PROBLEM
Write the data out again in full, with no departure from the original.
** BEGIN COLLECTED MATERIAL **
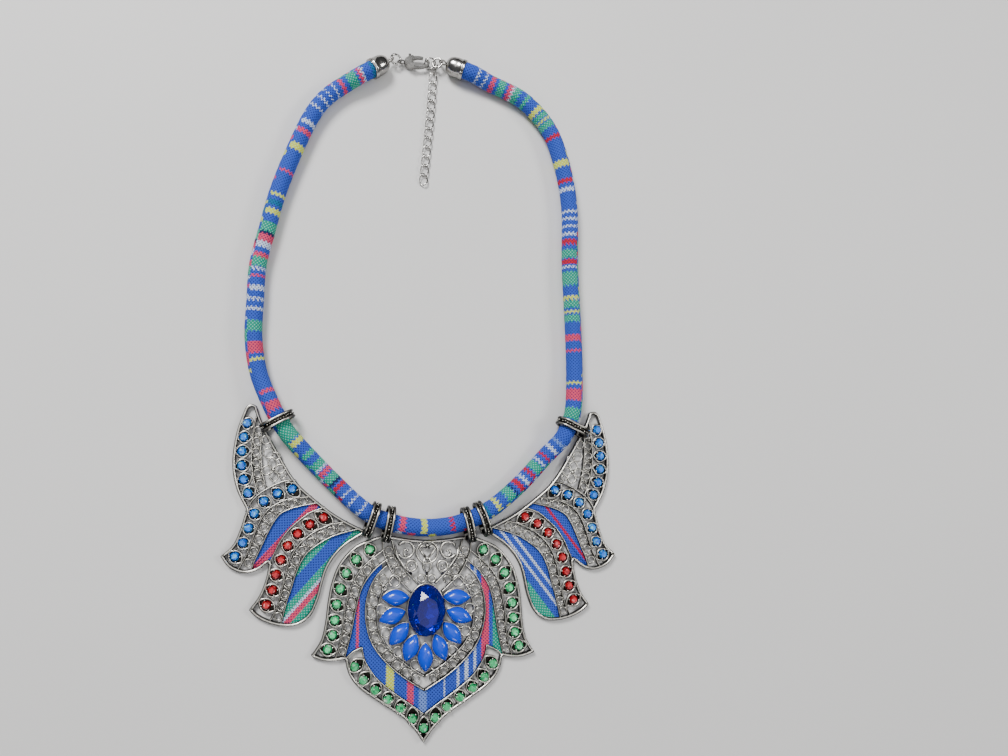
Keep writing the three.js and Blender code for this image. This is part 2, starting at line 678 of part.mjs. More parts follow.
// Middle plate, made of a left and a right half about x = 0
function centrePlate(bails) {
  const halves = [-1, 1].map(side => {
    const spot = ([u, v]) => plateSpots.centre([side * u, v])
    const curves = {}
    for (const [name, rows] of Object.entries(centreCurves)) curves[name] = spline(rows.map(spot))
    return { side, spot, curves }
  })
  const edge = halves.map(({ curves }) => [
    ...along(curves.bar, 0, 0.9),
    ...along(curves.sideOuter, 0, 1),
    ...along(curves.flareFoot, 0.1, 0.93),
    ...along(curves.footOuter, 0.04, 1),
  ])
  const outline = [...edge[0], ...edge[1].slice(1, -1).reverse()]
  const rims = []
  const stones = []
  const gaps = []
  for (const { side, spot, curves } of halves) {
    const band = (outer, inner, near, far) => ({ outer: curves[outer], inner: curves[inner], near, far })
    const bands = {
      side: band('sideOuter', 'sideInner', rimInside, rimCentred),
      foot: band('footOuter', 'footInner', rimInside, rimCentred),
      sideScroll: band('sideInner', 'sideScroll', rimCentred, rimCentred),
      ring: band('ringOuter', 'ringInner', rimCentred, rimCentred),
      v: band('vOuter', 'vInner', rimCentred, rimCentred),
    }
    rims.push(
      rimAlong(along(curves.sideInner, 0.03, 0.97)),
      rimAlong(along(curves.sideScroll, 0.02, 0.95)),
      rimAlong(along(curves.ringOuter, 0, 1)),
      rimAlong(along(curves.ringInner, 0, 1)),
      rimAlong(along(curves.footInner, 0.02, 1)),
      rimAlong(along(curves.footTop, 0.08, 0.96)),
      rimAlong(along(curves.vOuter, 0.05, 1)),
      rimAlong(along(curves.vInner, 0, 1)),
    )
    for (const [name, row] of Object.entries(centreStoneRows)) {
      const places = stonePlaces(row)
      places.forEach((s, i) => {
        stones.push(bandPoint(bands[name], s, row[2]))
        if (i > 0) gaps.push(eyeGap(bands[name], places[i - 1], s, row[2]))
      })
    }
    gaps.push(eyeGap(bands.foot, centreStoneRows.foot[1], lowestGapEnd, centreStoneRows.foot[2]))
    gaps.push(...scrollGaps(bands.sideScroll, centreScrollRows.side))
    gaps.push(...scrollGaps(bands.ring, centreScrollRows.ring))
    gaps.push(...scrollGaps(bands.v, centreScrollRows.v))
    for (const [u, v, halfWidth, halfHeight] of lyreLoops) {
      gaps.push(ovalLoop(...spot([u, v]), halfWidth, halfHeight, 0, gapSides))
    }
    gaps.push(fieldGap.map(spot))
  }
  // The lowest stone sits on the axis, with a gap on each side of it.
  const left = halves[0].curves
  const foot = { outer: left.footOuter, inner: left.footInner, near: rimInside, far: rimCentred }
  stones.push(bandPoint(foot, 1, lowestStoneAcross))
  // Gaps between neighbouring petals, towards the ring.
  const oval = plateSpots.centre(ovalCentre)
  for (let i = 0; i + 1 < petals.length; i++) {
    const a = petals[i]
    const b = petals[i + 1]
    const inner = mix(oval, mix(a.centre, b.centre, 0.5), 1.02)
    const outer = mix(oval, mix(a.tip, b.tip, 0.5), petalGapReach)
    gaps.push([inner, mix(outer, a.tip, petalGapSpread), outer, mix(outer, b.tip, petalGapSpread)])
  }
  const collarOuter = ovalLoop(...oval, ovalHalfWidth + seatGap, ovalHalfHeight + seatGap, 0, ovalSides)
  const collar = prism(collarOuter, landThickness / 2, landThickness + seatGap * 0.5)
  const window = halves.map(({ side, curves }) => [
    ...shifted(along(curves.sideScroll, 0.17, 0.92), -side * rimCentred),
    ...shifted(along(curves.footTop, 0.4, 0.9), -side * rimCentred),
    ...shifted(along(curves.footInner, 0.02, 0.97), -side * rimCentred),
  ])
  const island = halves.map(({ side, curves }) => (
    shifted(along(curves.ringOuter, 0.155, 1), side * rimCentred)
  ))
  const opening = [...window[0], ...window[1].reverse(), ...island[1], ...island[0].reverse()]
  const plate = lacePlate(outline, rims, stones, [...gaps, opening], [collar, ...bails])
  return { plate, cloth: prism(shrink(opening, clothGap), 0, clothThickness) }
}

function mix(a, b, t) {
  return [lerp(a[0], b[0], t), lerp(a[1], b[1], t)]
}

// Petals in order from the right, round the bottom, to the left.
const petalsRight = petalRows.map(([u, v, turn]) => ({ centre: plateSpots.centre([u, v]), turn }))
const petalsLeft = petalsRight.slice(0, -1).reverse()
  .map(({ centre, turn }) => ({ centre: [-centre[0], centre[1]], turn: -180 - turn }))
const petals = [...petalsRight, ...petalsLeft].map(({ centre, turn }) => {
  const tip = [
    centre[0] + Math.cos(turn * degrees) * petalLength / 2,
    centre[1] + Math.sin(turn * degrees) * petalLength / 2,
  ]
  return { centre, turn, tip }
})

// Pointed oval of two arcs, in order round the loop.
function petalLoop({ centre, turn }, scale) {
  const half = petalSides / 2
  const points = []
  for (let i = 0; i < petalSides; i++) {
    const t = (i % half) / half
    const sign = i < half ? 1 : -1
    const u = Math.cos(t * Math.PI) * sign * petalLength / 2 * scale
    const v = Math.sin(t * Math.PI) * sign * petalWidth / 2 * scale * petalBow(t)
    const c = Math.cos(turn * degrees)
    const s = Math.sin(turn * degrees)
    points.push([centre[0] + u * c - v * s, centre[1] + u * s + v * c])
  }
  return points
}

function petalBow(t) {
  return 0.72 + 0.28 * Math.sin(t * Math.PI)
}

function petalStone(petal) {
  const foot = landThickness + seatGap
  return stack(petalProfile.map(([scale, rise]) => (
    atHeight(petalLoop(petal, scale), foot + rise * petalRise)
  )))
}

function ovalStone() {
  const foot = landThickness + seatGap
  const [x, y] = plateSpots.centre(ovalCentre)
  return stack(ovalProfile.map(([scale, rise]) => {
    const loop = ovalLoop(x, y, ovalHalfWidth * scale, ovalHalfHeight * scale, 0, ovalSides)
    return atHeight(loop, foot + rise * ovalRise)
  }))
}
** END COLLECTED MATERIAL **
EXPECTED ANSWER
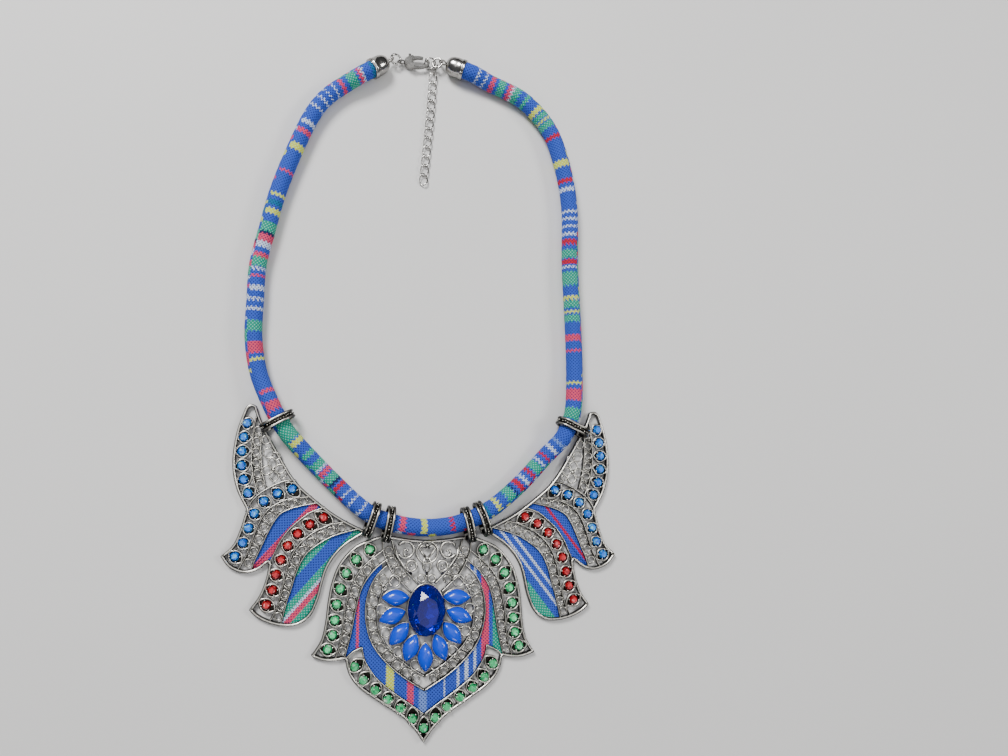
Keep writing the three.js and Blender code for this image. This is part 2, starting at line 678 of part.mjs. More parts follow.
// Middle plate, made of a left and a right half about x = 0
function centrePlate(bails) {
  const halves = [-1, 1].map(side => {
    const spot = ([u, v]) => plateSpots.centre([side * u, v])
    const curves = {}
    for (const [name, rows] of Object.entries(centreCurves)) curves[name] = spline(rows.map(spot))
    return { side, spot, curves }
  })
  const edge = halves.map(({ curves }) => [
    ...along(curves.bar, 0, 0.9),
    ...along(curves.sideOuter, 0, 1),
    ...along(curves.flareFoot, 0.1, 0.93),
    ...along(curves.footOuter, 0.04, 1),
  ])
  const outline = [...edge[0], ...edge[1].slice(1, -1).reverse()]
  const rims = []
  const stones = []
  const gaps = []
  for (const { side, spot, curves } of halves) {
    const band = (outer, inner, near, far) => ({ outer: curves[outer], inner: curves[inner], near, far })
    const bands = {
      side: band('sideOuter', 'sideInner', rimInside, rimCentred),
      foot: band('footOuter', 'footInner', rimInside, rimCentred),
      sideScroll: band('sideInner', 'sideScroll', rimCentred, rimCentred),
      ring: band('ringOuter', 'ringInner', rimCentred, rimCentred),
      v: band('vOuter', 'vInner', rimCentred, rimCentred),
    }
    rims.push(
      rimAlong(along(curves.sideInner, 0.03, 0.97)),
      rimAlong(along(curves.sideScroll, 0.02, 0.95)),
      rimAlong(along(curves.ringOuter, 0, 1)),
      rimAlong(along(curves.ringInner, 0, 1)),
      rimAlong(along(curves.footInner, 0.02, 1)),
      rimAlong(along(curves.footTop, 0.08, 0.96)),
      rimAlong(along(curves.vOuter, 0.05, 1)),
      rimAlong(along(curves.vInner, 0, 1)),
    )
    for (const [name, row] of Object.entries(centreStoneRows)) {
      const places = stonePlaces(row)
      places.forEach((s, i) => {
        stones.push(bandPoint(bands[name], s, row[2]))
        if (i > 0) gaps.push(eyeGap(bands[name], places[i - 1], s, row[2]))
      })
    }
    gaps.push(eyeGap(bands.foot, centreStoneRows.foot[1], lowestGapEnd, centreStoneRows.foot[2]))
    gaps.push(...scrollGaps(bands.sideScroll, centreScrollRows.side))
    gaps.push(...scrollGaps(bands.ring, centreScrollRows.ring))
    gaps.push(...scrollGaps(bands.v, centreScrollRows.v))
    for (const [u, v, halfWidth, halfHeight] of lyreLoops) {
      gaps.push(ovalLoop(...spot([u, v]), halfWidth, halfHeight, 0, gapSides))
    }
    gaps.push(fieldGap.map(spot))
  }
  // The lowest stone sits on the axis, with a gap on each side of it.
  const left = halves[0].curves
  const foot = { outer: left.footOuter, inner: left.footInner, near: rimInside, far: rimCentred }
  stones.push(bandPoint(foot, 1, lowestStoneAcross))
  // Gaps between neighbouring petals, towards the ring.
  const oval = plateSpots.centre(ovalCentre)
  for (let i = 0; i + 1 < petals.length; i++) {
    const a = petals[i]
    const b = petals[i + 1]
    const inner = mix(oval, mix(a.centre, b.centre, 0.5), 1.02)
    const outer = mix(oval, mix(a.tip, b.tip, 0.5), petalGapReach)
    gaps.push([inner, mix(outer, a.tip, petalGapSpread), outer, mix(outer, b.tip, petalGapSpread)])
  }
  const collarOuter = ovalLoop(...oval, ovalHalfWidth + seatGap, ovalHalfHeight + seatGap, 0, ovalSides)
  const collar = prism(collarOuter, landThickness / 2, landThickness + seatGap * 0.5)
  const window = halves.map(({ side, curves }) => [
    ...shifted(along(curves.sideScroll, 0.17, 0.92), -side * rimCentred),
    ...shifted(along(curves.footTop, 0.4, 0.9), -side * rimCentred),
    ...shifted(along(curves.footInner, 0.02, 0.97), -side * rimCentred),
  ])
  const island = halves.map(({ side, curves }) => (
    shifted(along(curves.ringOuter, 0.155, 1), side * rimCentred)
  ))
  const opening = [...window[0], ...window[1].reverse(), ...island[1], ...island[0].reverse()]
  const plate = lacePlate(outline, rims, stones, [...gaps, opening], [collar, ...bails])
  return { plate, cloth: prism(shrink(opening, clothGap), 0, clothThickness) }
}

function mix(a, b, t) {
  return [lerp(a[0], b[0], t), lerp(a[1], b[1], t)]
}

// Petals in order from the right, round the bottom, to the left.
const petalsRight = petalRows.map(([u, v, turn]) => ({ centre: plateSpots.centre([u, v]), turn }))
const petalsLeft = petalsRight.slice(0, -1).reverse()
  .map(({ centre, turn }) => ({ centre: [-centre[0], centre[1]], turn: -180 - turn }))
const petals = [...petalsRight, ...petalsLeft].map(({ centre, turn }) => {
  const tip = [
    centre[0] + Math.cos(turn * degrees) * petalLength / 2,
    centre[1] + Math.sin(turn * degrees) * petalLength / 2,
  ]
  return { centre, turn, tip }
})

// Pointed oval of two arcs, in order round the loop.
function petalLoop({ centre, turn }, scale) {
  const half = petalSides / 2
  const points = []
  for (let i = 0; i < petalSides; i++) {
    const t = (i % half) / half
    const sign = i < half ? 1 : -1
    const u = Math.cos(t * Math.PI) * sign * petalLength / 2 * scale
    const v = Math.sin(t * Math.PI) * sign * petalWidth / 2 * scale * petalBow(t)
    const c = Math.cos(turn * degrees)
    const s = Math.sin(turn * degrees)
    points.push([centre[0] + u * c - v * s, centre[1] + u * s + v * c])
  }
  return points
}

function petalBow(t) {
  return 0.72 + 0.28 * Math.sin(t * Math.PI)
}

function petalStone(petal) {
  const foot = landThickness + seatGap
  return stack(petalProfile.map(([scale, rise]) => (
    atHeight(petalLoop(petal, scale), foot + rise * petalRise)
  )))
}

function ovalStone() {
  const foot = landThickness + seatGap
  const [x, y] = plateSpots.centre(ovalCentre)
  return stack(ovalProfile.map(([scale, rise]) => {
    const loop = ovalLoop(x, y, ovalHalfWidth * scale, ovalHalfHeight * scale, 0, ovalSides)
    return atHeight(loop, foot + rise * ovalRise)
  }))
}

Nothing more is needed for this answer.